2. Theoretical Curvature Radius of the Tool Tooth (Axial Section):
A more complex relationship exists between the gear’s tooth curvature and the tool’s cutting edge curvature. Through rigorous kinematic analysis of the broaching process, the theoretical radius of curvature for the tool tooth in its axial section can be derived precisely:
$$ R_t = \frac{R \cdot r_m}{R \cdot \sin \psi \pm r_m \cdot \sin \Delta} $$
Where:
$$ R_t $$ = Theoretical radius of curvature of the broach tool tooth side cutting edge (axial section).
$$ R $$ = Radius of curvature of the straight bevel gear tooth in the developed back-cone plane (from prior calculation).
$$ \Delta $$ = Angle between the tool feed direction and the gear’s pitch line, within the tangent plane to the tooth surface along the pitch line.
$$ \psi $$ = Half of the angle between the two tangent planes to the opposing flanks of a tooth space, measured in the tool’s axial section.
$$ r_m $$ = Cutting radius at the point where the tool contacts the gear’s pitch line.
$$ r_c $$ = Equivalent pure rolling radius during the tool’s cutting motion.
The “±” sign in the denominator depends on whether the convex or concave side of the tool tooth is being considered for the respective gear flank. This formula is of paramount theoretical value for understanding the process kinematics. However, it is not used directly for final tool design.

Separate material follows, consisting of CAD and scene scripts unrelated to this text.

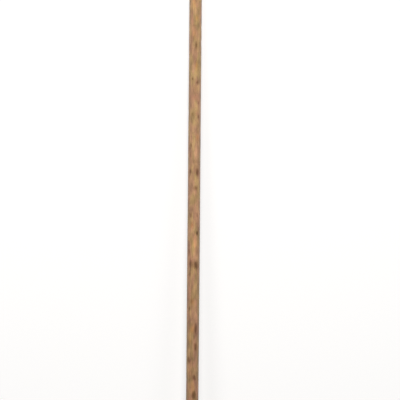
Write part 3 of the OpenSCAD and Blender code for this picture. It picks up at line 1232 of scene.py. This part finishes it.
studio = {
    "floorSize": 16.0,
    "floorColor": (0.47, 0.46, 0.45),
    "floorLiftAndPaintedFalloff": (0.507, 0.592),  # added for the camera, at the head and at the held end; less at the head, a painted fall-off of light
    "liftSpan": (-0.6, 1.2),
    "ambient": 0.2,
    # place, size, power and the point that it is aimed at
    "lamps": {
        "keyLamp": ((0.1, 1.1, 4.2), 1.6, 114.0, (0, 0.5, 0)),
        "rightLamp": ((2.6, 0.9, 2.7), 1.5, 14.0, (0, 0.3, 0)),
        "leftLamp": ((-1.9, 0.9, 3.0), 1.5, 22.0, (0, 0.3, 0)),
    },
}


# 1 for the camera, gloss and glass, 0 for the light on the rake
def seenRays(tree):
    path = addNode(tree, "LightPath").outputs
    return calc(tree, "MAXIMUM", path["Is Camera Ray"],
                calc(tree, "MAXIMUM", path["Is Glossy Ray"], path["Is Transmission Ray"]))


def addFloor():
    deselectAll()
    bpy.ops.mesh.primitive_grid_add(
        x_subdivisions=8, y_subdivisions=8, size=studio["floorSize"], location=(0, 0, 0))
    floor = nameNew("paperFloor")
    material = bpy.data.materials.new("palePaper")
    tree = emptyTree(material)
    paper = addNode(tree, "BsdfDiffuse", {"Color": (*studio["floorColor"], 1)})
    coordinates = addNode(tree, "TexCoord").outputs["Object"]
    # The lift for the camera falls towards the head end: a painted fall-off of light on the floor
    liftWithPaintedFalloff = ramp(tree, alongY(tree, coordinates), *studio["liftSpan"], *studio["floorLiftAndPaintedFalloff"])
    lift = addNode(tree, "Emission", {
        "Color": (1, 1, 1, 1), "Strength": times(tree, seenRays(tree), liftWithPaintedFalloff)})
    both = addNode(tree, "AddShader", {0: paper.outputs[0], 1: lift.outputs[0]})
    addNode(tree, "OutputMaterial", {0: both.outputs[0]})
    floor.data.materials.append(material)


def addLamp(name, place, size, power, aim):
    lamp = bpy.data.lights.new(name, "AREA")
    lamp.shape = "DISK"
    lamp.size = size
    lamp.energy = power
    holder = bpy.data.objects.new(name, lamp)
    linkNew(holder)
    holder.location = place
    holder.rotation_euler = (Vector(place) - Vector(aim)).to_track_quat("Z", "Y").to_euler()
    holder.visible_camera = False
    holder.visible_glossy = False


def addSurroundings():
    world = bpy.data.worlds.new("studioWalls")
    bpy.context.scene.world = world
    tree = emptyTree(world)
    strength = calc(tree, "MAXIMUM", seenRays(tree), studio["ambient"])
    walls = addNode(tree, "Background", {"Color": (1, 1, 1, 1), "Strength": strength})
    addNode(tree, "OutputWorld", {0: walls.outputs[0]})


addFloor()
for lampName, lampSettings in studio["lamps"].items():
    addLamp(lampName, *lampSettings)
addSurroundings()
bpy.context.scene.view_settings.view_transform = "Standard"
print("floor and lamps placed")
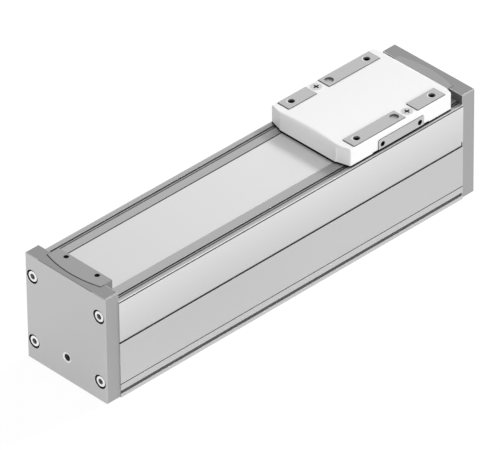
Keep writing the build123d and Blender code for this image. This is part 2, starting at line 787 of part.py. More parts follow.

The theoretical value $$ R_t $$ obtained from this equation serves as a starting point, which must then undergo a series of practical corrections to account for tool wear, grinding geometry, and optimal performance in the machining of the straight bevel gear.
In conclusion, the circular broaching method represents a sophisticated synthesis of mechanical design, kinematic principle, and practical engineering. Its dominance in high-volume straight bevel gear production is a testament to its ability to deliver unparalleled productivity while meeting stringent quality requirements, despite the initial complexity and cost of its dedicated tooling system. The underlying mathematical models provide the essential framework for designing this efficient manufacturing process.